2.  The complainant, Shadrack Otieno, a boda boda operator, testified as PW1. He explained how on 24th May 2013 three individuals approached him and hired him to take them to Ilesi. When they got there they attacked him and robbed him of money, phone and the motorcycle. He was slapped and knocked to the ground during the process, and the items grabbed from his person. He reported to the police on beat, and they caught up with one of his attackers, who he later identified in an identification parade. Benson Ilondanga testified as PW2. He was the person who had given the motorcycle to PW1. Inspector of Police Harrison Onyapindi testified as PW3. He was the police officer who conducted the identification parade during which PW1 identified the appellant.

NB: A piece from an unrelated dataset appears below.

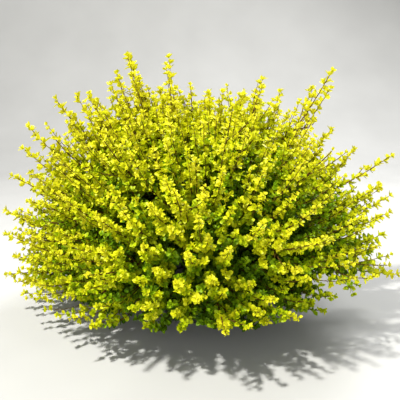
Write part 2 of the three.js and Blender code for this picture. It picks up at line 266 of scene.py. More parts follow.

Police Constable John Mutemi testified as PW4. It was to him that the appellant was handed over by the administration police officers who had arrested him. He rearrested them and conducted the investigation into the matter. The appellant was put on his defence. He gave an unsworn statement. He denied that she had robbed PW1, saying that on the material day he was on his way home when administration police officers arrested him for no reason, he was subjected to an identification parade, after which he was arraigned in court.

3. The appellant was dissatisfied with the conviction and sentence and has appealed to this court and raised several grounds of appeal.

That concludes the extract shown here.